Questa nuova ICI che grava sulle prime case e si gonfia per le seconde abitazioni con un’aliquota base dello 0,76% (ampliabile dai Comuni fino all’1,06%) fornisce un contributo senza dubbio rilevante nella partita doppia costi/benefici per coloro i quali possiedono uno o più immobili da mettere a reddito. Ovviamente occorre considerare anche altre variabili di costo come ad esempio la cedolare secca (21% dell’affitto, il 19% in caso di canone concordato),
ma emerge con chiarezza come il settore immobiliare soffra la concorrenza di altri strumenti finanziari.
Prendiamo ad esempio la situazione di Roma, la più importante piazza italiana per il real estate residenziale. Qui il rendimento medio lordo annuo di un immobile residenziale in affitto si è attestato nella prima metà del 2012 al 4,5% (4,36% la media nazionale secondo Nomisma). Tutto ciò equivale a un rendimento annuale netto (applicando la cedolare secca con aliquota al 21%) del 3,1%.

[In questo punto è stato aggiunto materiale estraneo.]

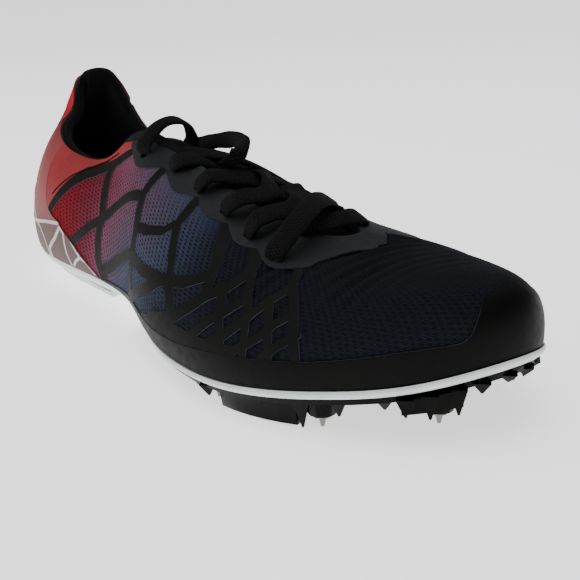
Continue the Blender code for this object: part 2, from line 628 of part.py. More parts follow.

Se invece guardiamo all’offerta di altri strumenti finanziari come i rendimenti annuali lordi pagati sulla liquidità vincolata sino a 24 mesi su un conto deposito, notiamo come è facile trovare percentuali vicine al 5% che, al netto della ritenuta fiscale del 20% applicata sui depositi bancari, equivalgono a rendimenti annuali del 4%.
Il rischio concreto è che i proprietari di immobili possano optare per la dismissione dei propri asset nei prossimi 8-12 mesi rinunciando a un rendimento netto da locazione di poco superiore al 3% per poi investire la liquidità con un rendimento netto da conto deposito pari al 4%.
Proviamo a fare un esempio.
Prendiamo un immobile da 300mila € situato in zona centrale a Roma, da cui il proprietario ricava un canone di locazione, al netto della cedolare secca, di circa 13.100. A questa cifra occorre però sottrarre il valore dell’IMU (per la seconda casa a Roma l’aliquota è pari all’1,06%) e la cedolare secca, che portano il rendimento netto a circa 8.800 euro.
Uno stesso investimento in uno dei conti deposito più convenienti oggi (che possono tranquillamente spuntare un rendimento del 3,9% al netto della ritenuta fiscale) frutterebbe invece 11.700 euro con una differenza netta di 2.900.
Da considerare anche che il possessore di immobili deve fronteggiare l’ammortamento delle spese di ristrutturazione dell’abitazione di proprietà quantificabile in 1% annuo del valore di mercato dell’immobile (calcolato considerando una ipotetica ristrutturazione ventennale pari al 20% del valore della casa stessa).